---------- Data to use ----------

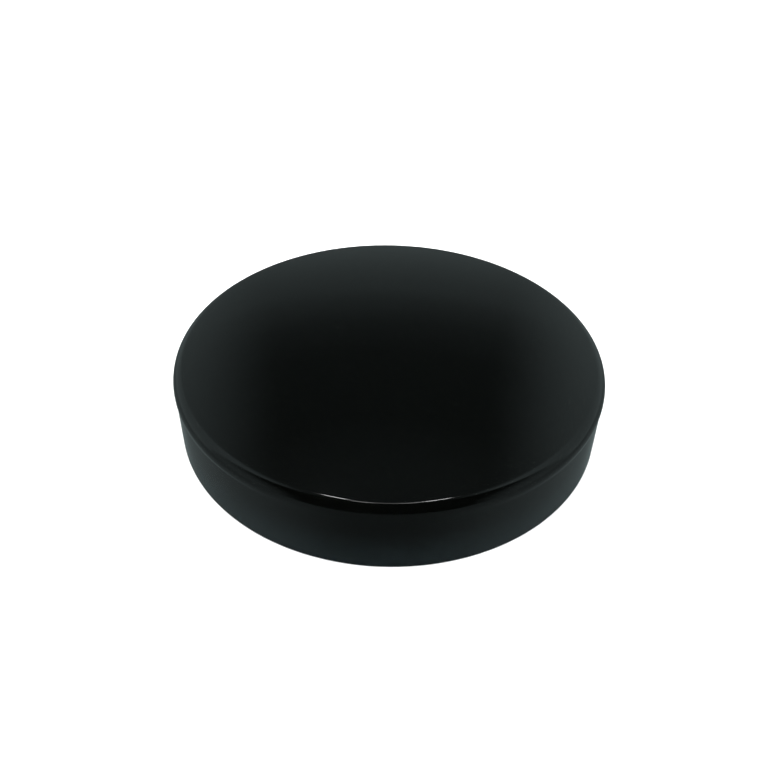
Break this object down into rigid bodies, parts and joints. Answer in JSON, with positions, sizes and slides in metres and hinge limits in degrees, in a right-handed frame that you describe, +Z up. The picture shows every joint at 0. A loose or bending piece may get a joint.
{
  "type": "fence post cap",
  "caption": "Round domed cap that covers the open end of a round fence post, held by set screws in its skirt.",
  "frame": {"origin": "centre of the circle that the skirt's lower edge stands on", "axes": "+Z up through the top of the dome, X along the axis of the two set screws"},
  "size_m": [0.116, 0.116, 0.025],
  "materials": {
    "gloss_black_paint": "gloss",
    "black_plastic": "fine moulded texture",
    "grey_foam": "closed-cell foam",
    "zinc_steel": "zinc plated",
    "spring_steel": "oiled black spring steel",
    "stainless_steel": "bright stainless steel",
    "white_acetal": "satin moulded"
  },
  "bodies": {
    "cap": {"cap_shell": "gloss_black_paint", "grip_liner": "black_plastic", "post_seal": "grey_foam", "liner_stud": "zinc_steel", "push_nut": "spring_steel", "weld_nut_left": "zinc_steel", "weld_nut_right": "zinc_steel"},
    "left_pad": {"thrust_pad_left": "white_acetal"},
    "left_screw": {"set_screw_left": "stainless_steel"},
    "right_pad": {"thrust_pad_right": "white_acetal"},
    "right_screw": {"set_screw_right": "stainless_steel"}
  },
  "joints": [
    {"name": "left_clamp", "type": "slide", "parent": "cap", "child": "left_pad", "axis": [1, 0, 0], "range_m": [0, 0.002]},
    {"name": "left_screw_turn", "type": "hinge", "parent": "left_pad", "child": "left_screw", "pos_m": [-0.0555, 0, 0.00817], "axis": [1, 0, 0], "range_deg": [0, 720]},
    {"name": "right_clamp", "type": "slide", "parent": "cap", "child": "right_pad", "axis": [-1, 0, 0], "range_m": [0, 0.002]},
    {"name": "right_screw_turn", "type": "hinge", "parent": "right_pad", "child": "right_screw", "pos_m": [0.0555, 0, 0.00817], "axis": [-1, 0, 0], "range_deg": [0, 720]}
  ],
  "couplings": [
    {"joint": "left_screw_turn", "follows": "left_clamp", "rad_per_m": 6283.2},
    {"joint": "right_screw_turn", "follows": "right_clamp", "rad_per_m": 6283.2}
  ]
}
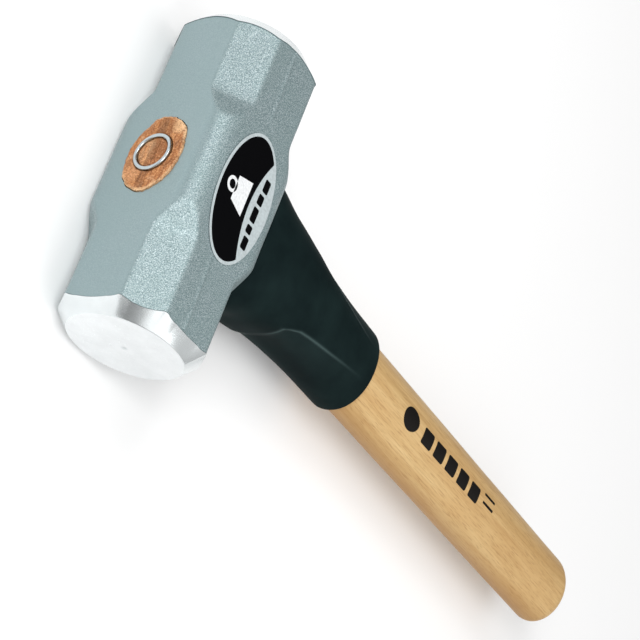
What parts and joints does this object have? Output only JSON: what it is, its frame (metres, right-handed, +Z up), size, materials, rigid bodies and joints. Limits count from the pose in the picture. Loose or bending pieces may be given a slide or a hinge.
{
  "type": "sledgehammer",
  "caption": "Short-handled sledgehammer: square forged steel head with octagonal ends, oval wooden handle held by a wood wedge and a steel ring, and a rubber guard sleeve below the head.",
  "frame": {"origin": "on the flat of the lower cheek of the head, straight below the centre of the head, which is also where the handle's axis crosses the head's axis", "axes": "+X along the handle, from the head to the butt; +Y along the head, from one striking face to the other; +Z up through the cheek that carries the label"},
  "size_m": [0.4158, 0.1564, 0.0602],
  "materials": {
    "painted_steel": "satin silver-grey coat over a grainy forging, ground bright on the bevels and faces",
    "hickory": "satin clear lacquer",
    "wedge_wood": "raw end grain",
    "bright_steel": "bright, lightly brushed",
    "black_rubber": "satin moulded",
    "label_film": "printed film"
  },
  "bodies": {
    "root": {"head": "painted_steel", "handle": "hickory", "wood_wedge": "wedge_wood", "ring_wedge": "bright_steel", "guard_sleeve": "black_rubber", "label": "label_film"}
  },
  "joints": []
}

----------

Set problem
From the listing above, copy all lines holding the word "with".

Expected answer
Break this object down into rigid bodies, parts and joints. Answer in JSON, with positions, sizes and slides in metres and hinge limits in degrees, in a right-handed frame that you describe, +Z up. The picture shows every joint at 0. A loose or bending piece may get a joint.
  "caption": "Short-handled sledgehammer: square forged steel head with octagonal ends, oval wooden handle held by a wood wedge and a steel ring, and a rubber guard sleeve below the head.",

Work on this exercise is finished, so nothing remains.